# star wars galaxies



## GUNDAM-RX78 (Jan 31, 2005)

Hi guys

My boss is a huge star wars galaxies fan, he keeps bugging me to get it. The problem  is it is available only on PeeCee windoze.

Is it possible to run this game through Virtual Pee Cee?

Cheers guys.


----------



## Viro (Jan 31, 2005)

GUNDAM-RX78 said:
			
		

> Hi guys
> 
> My boss is a huge star wars galaxies fan, he keeps bugging me to get it. The problem  is it is available only on PeeCee windoze.
> 
> ...



You don't want to do that. Virtual PC provides very very poor performance, and you're better off with sticking to PCs.


----------



## Lycander (Feb 1, 2005)

That game is over rated. Not the best MMORPG out there, you'll really have to like the Star Wars Genre to put up with the mundane grinding.


----------



## k_j_jacobs (Nov 27, 2007)

Running through Parallels is slow and not worth it, if you run it through bootcamp with a copy of vista installed it is its fast. However makesure you update windows after install by putting in the OSX Leopard CD this will update all the drivers for your isight etc.

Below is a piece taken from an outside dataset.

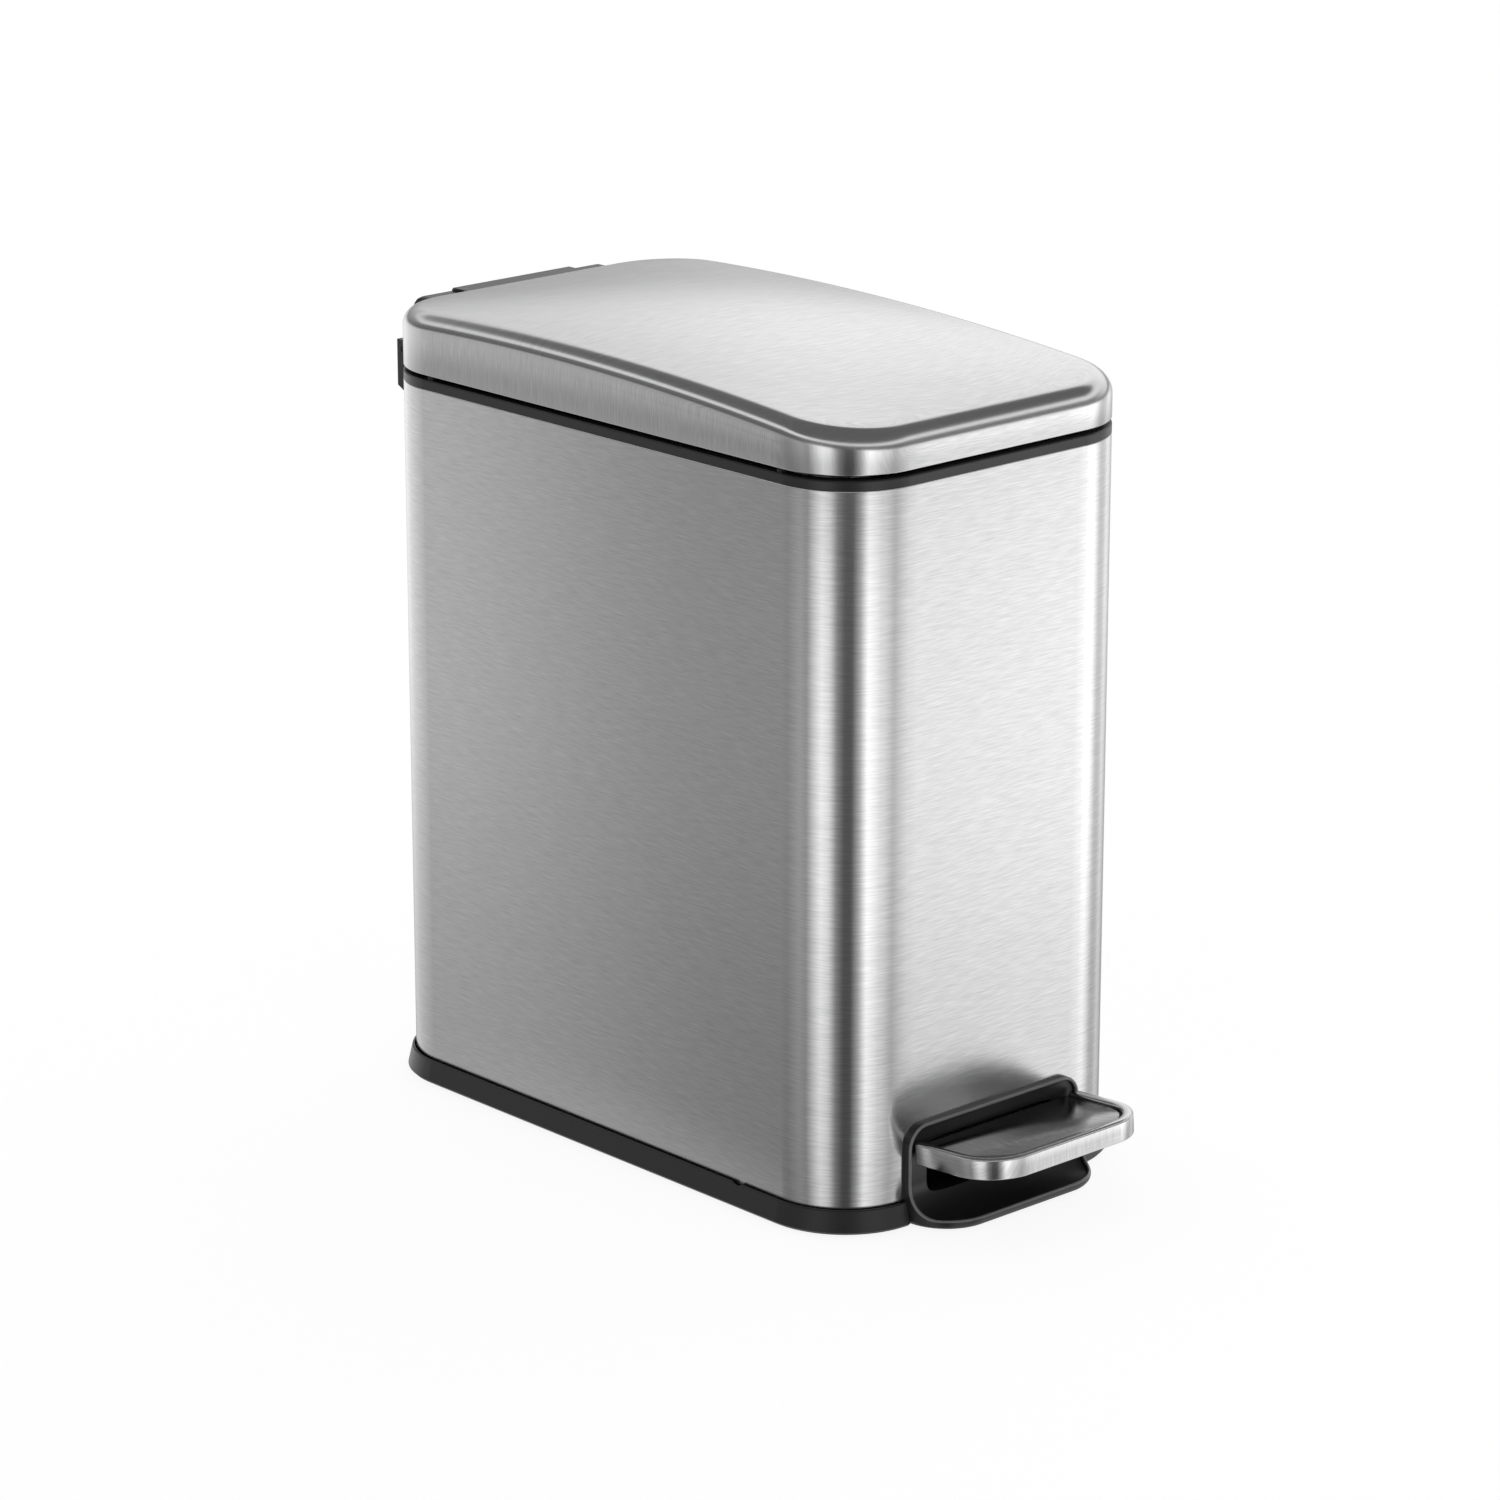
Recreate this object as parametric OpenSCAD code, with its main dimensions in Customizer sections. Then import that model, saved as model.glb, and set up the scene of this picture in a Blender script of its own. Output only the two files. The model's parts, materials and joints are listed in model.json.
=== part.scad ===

Galaxies is good but like the guy above me it can get boring after a while.


----------



## Viro (Nov 28, 2007)

Why are people bringing up old and dead threads?


----------



## nixgeek (Nov 28, 2007)

Viro said:


> Why are people bringing up old and dead threads?



I call "boredom".


----------



## k_j_jacobs (Nov 29, 2007)

because i dont read dates..


----------